The Minnesota Biodiesel Task Force's education duties aren't over either. The group will formally meet for another two years to ensure the transition goes smoothly.

Is B2 just the starting point?
The B2 mandate was originally proposed as a B5 blend, according to Groschen. However, it was scaled back to ensure its passage into law. With the physical properties between B2 and B5 being minimal, it begs the question: Will higher blends come next? After all, the Minnesota legislature passed a bill moving from 10 percent ethanol blends in gasoline to 20 percent blends.

B5 is well accepted by engine manufacturing companies, according to Groschen. "It looks pretty certain that it will meet specifications," he said. "It was demonstrated during testimony [for the B2 mandate] that B2 wouldn't have an effect on cold flow. B5 would probably fit into that parameter as well."

Gerlach said B2 might just be the beginning. "The simple fact is if you can get 2 percent now, all fleets starting to blend biodiesel could get B20," he said. "B2 came in, now you can get B20. E10 came in, now you can get E85."
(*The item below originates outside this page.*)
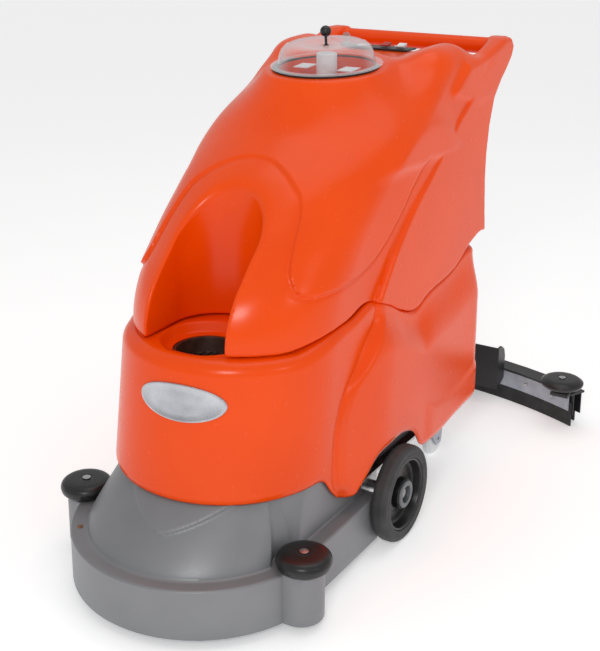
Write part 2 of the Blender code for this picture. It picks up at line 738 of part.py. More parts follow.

This September marked the third full year since Hennepin County began using B5 blends in its 630-vehicle fleet. The fleet has encountered no problems and is budgeted to use 380,000 gallons of fuel next year.

Fleet Manager Mike Judkins told Biodiesel Magazine that other area fleet managers are expressing little reservation about the move to B2. "It should be a nonevent based on our experiences here," he said.

Most fuel blending terminals are constructing equipment capable of handling more than a 2 percent blend. "Once we have a successful winter, there will be a push toward a 5 percent blend," Olson said. " A majority of these terminals are putting in capabilities."

Given the rise in popularity of biodiesel and the increase in production, it doesn't seem long before other states follow Minnesota's lead in making biodiesel a natural part of the fuel supply. "Minnesota was the first, but it won't be the last," Kersting said.